What were they thinking in the Mahogany Row executive Board Rooms of General Motors in Detroit? What went wrong? Did their executive staff miss a turn signal or proceed through a red light that warned them of a changing marketplace?
Having just received my latest copy of Imprimis from Hillsdale College in Michigan let me share some of the featured content with Juice readers. The front page title reads “How Detroit ‘s Automakers Went from Kings of the Road to Roadkill.” Some heavy words.
The article reads in part that “GM is an institution that survived in its early years the kind of management turbulence we’ve come to associate with particularly chaotic Internet startups. But with Alfred P. Sloan in charge, GM settled down to become the very model of the modern corporation. It navigated through the Great Depression, and negotiated the transition from producing tanks and other military material during World War II to peacetime production of cars and trucks.
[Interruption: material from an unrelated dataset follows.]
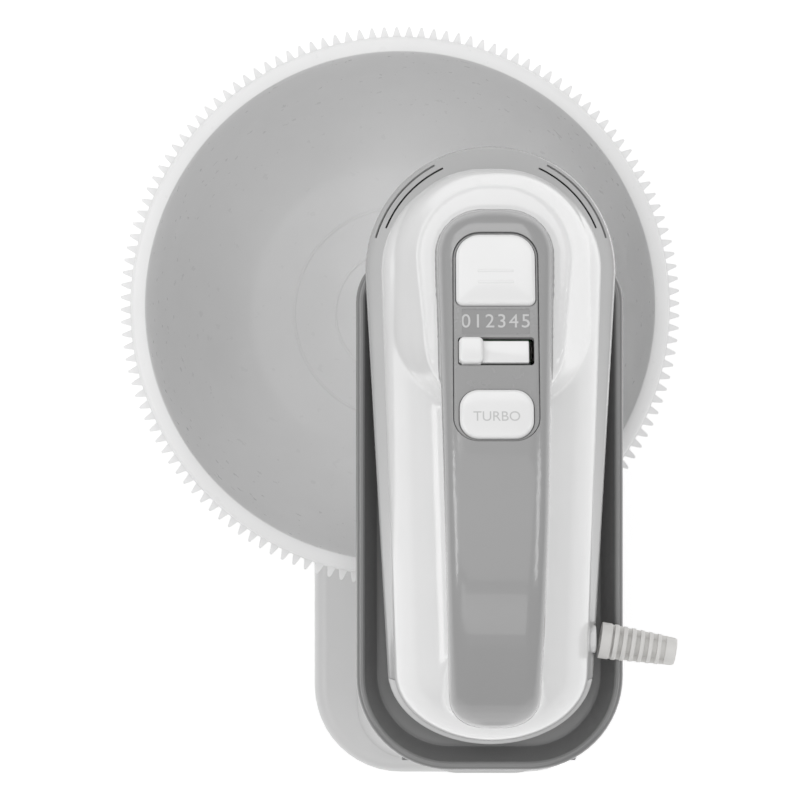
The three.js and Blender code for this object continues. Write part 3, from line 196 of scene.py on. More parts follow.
# ---------------------------------------------------------------- mesh helpers
def link(name, mesh):
    obj = bpy.data.objects.new(name, mesh)
    bpy.context.scene.collection.objects.link(obj)
    return obj


def mesh_object(name, points, faces):
    """A mesh from points in millimetres."""
    mesh = bpy.data.meshes.new(name)
    mesh.from_pydata([tuple(c * MM for c in p) for p in points], [], faces)
    mesh.validate()
    return link(name, mesh)


def loft(name, rings, cap_start=True, cap_end=True, closed=False):
    """A skin over rings of equal length, counterclockwise as seen from the last one back to the first."""
    count = len(rings[0])
    points = [p for ring in rings for p in ring]
    faces = []
    last = len(rings) if closed else len(rings) - 1
    for i in range(last):
        a, b = i * count, (i + 1) % len(rings) * count
        for j in range(count):
            k = (j + 1) % count
            faces.append((a + j, a + k, b + k, b + j))
    if cap_start and not closed:
        faces.append(tuple(reversed(range(count))))
    if cap_end and not closed:
        faces.append(tuple(range(len(points) - count, len(points))))
    return mesh_object(name, points, faces)


def lathe(name, profile, centre=(0, 0, 0), steps=192):
    """A turned solid about Z. The profile runs counterclockwise as seen with r to the right and z up."""
    points, faces, rings = [], [], []
    for r, z in profile:
        if r < 1e-6:
            rings.append([len(points)] * steps)
            points.append((centre[0], centre[1], centre[2] + z))
            continue
        rings.append([len(points) + i for i in range(steps)])
        for i in range(steps):
            a = 2 * math.pi * i / steps
            points.append((centre[0] + r * math.cos(a), centre[1] + r * math.sin(a), centre[2] + z))
    closed = profile[0][0] > 1e-6
    for i in range(len(rings) if closed else len(rings) - 1):
        a, b = rings[i], rings[(i + 1) % len(rings)]
        for j in range(steps):
            k = (j + 1) % steps
            corners = []
            for corner in (a[j], a[k], b[k], b[j]):
                if corner not in corners:
                    corners.append(corner)
            if len(corners) > 2:
                faces.append(tuple(corners))
    return mesh_object(name, points, faces)


def rounded_rect(left, right, rear, front, rear_r, front_r, steps=10):
    """Corner points, counterclockwise from the right rear corner."""
    points = []
    corners = (
        (right - rear_r, rear + rear_r, rear_r, -90),
        (right - front_r, front - front_r, front_r, 0),
        (left + front_r, front - front_r, front_r, 90),
        (left + rear_r, rear + rear_r, rear_r, 180),
    )
    for x, y, r, start in corners:
        for i in range(steps + 1):
            a = math.radians(start + 90 * i / steps)
            points.append((x + r * math.cos(a), y + r * math.sin(a)))
    return points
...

It was global before global was cool, as its current chairman used to say. By the mid-1950s the company was the symbol of American industrial power—the largest industrial corporation in the world.”
The article goes on to ask the $64,000 question. “How does a juggernaut like this become the basket case that we see before us today?”
Now for a twist. Rather than provide the author’s “five factors that contributed to the current crisis” I challenge each of you to provide your own reasons. You can surely read the entire report as provided in the following link to see if you agree with the guest speaker. Let’s see what feedback we get.
To read the entire speech simply go to the following link:
http://www.hillsdale.edu/news/imprimis.asp
FYI. The school web site is hillsdale.edu
Even though they *said* they were global before global was cool, they weren’t really global.
Sure, they had subsidiaries in Europe, nothing from there fed back into the US.
The US market was pretty much closed to foreign car makers. The predictable result was that “innovation” meant different fins every year. Quality didn’t matter much since all cars were pretty much equally bad. The mentality of “we know best what the customer wants” dates from that era.
Then, the foreign car manufacturers were allowed to sell cars to US customers, and the Japanese car companies took off, with their superior quality.
The US car manufacturers failed to learn from that. It got only masked by the cheap gas prices. They still have the mentality of “we have MBAs, we know best what you stupid customers want”. Recent commercials have the slogan “our best quality ever”. If you turn that slogan on its head, it means that they admit they sold crap in the last couple decades. Why in the world should anybody believe that this year’s model is not just this year’s crap?
A prime example of what these guys do wrong is Saab, the Swedish car manufacturer GM bought in 2000. They turned a quirky car company, with iconic cars with a fanatical following into a car company producing crappy GM cars with a Saab logo glued on.
Compare that with VW, which successfully managed to revive their iconic beetle. And VW’s Golf/Rabbit line has been their cash cow for several decades now. What’s GM’s cash cow??? They don’t have a car that has such mass appeal.
Joe.
Since giving up on GM automotive products, which I once raced, we now drive Toyota’s “cash cows.”
A sad tale that you clearly have exposed above.
After WWII we were the only game in town. Manufacturing in England, Italy and Germany were all demolished. At that time Japan was not a major factor in the auto industry. We were it, take it or leave it.
However we rebuilt Japan after the war and they were smart enough to retain the services of some names which I recognize from my industry activities. Quality guru’s such as management visionary Peter Drucker who “in the 1950’s (Drucker) forecast the importance of computers, and in the 1960s, he foresaw Japan’s rise as an industrial power. In 1997, he remarked about an expected backlash to executive pay, saying, “In the next economic downturn there will be an outbreak of bitterness and contempt for the super-corporate chieftains who pay themselves millions.”
Another name I recognize is “William Edwards Deming (October 14, 1900 – December 20, 1993) was an American statistician, professor, author, lecturer, and consultant. Deming is widely credited with improving production in the United States during World War II, although he is perhaps best known for his work in Japan. There, from 1950 onward he taught top management how to improve design (and thus service), product quality, testing and sales (the last through global markets)[1] through various methods, including the application of statistical methods.
Deming made a significant contribution to Japan’s later renown for innovative high-quality products and its economic power. He is regarded as having had more impact upon Japanese manufacturing and business than any other individual not of Japanese heritage.”
Joe Juran was another quality expert who assisted Japanese manufacturing. “Joseph M. Juran — a man that dedicated his life to improving the quality of products and services to the world. Juran contributed to the Japanese Quality Revolution with Dr. Deming.”
I once invited quality guru Philip Crosby as the guest speaker at our international electronics conference held in Orlando. He created the expression of “Zero Defects” and also the term “DIRFT.” Do it right the first time.
In my discussion with Phil before his death we discussed the American manufacturing attitude which drove other American quality and manufacturing guru’s to Japan where their recommendations were welcome and greatly appreciated.
Decades later you can now see the result.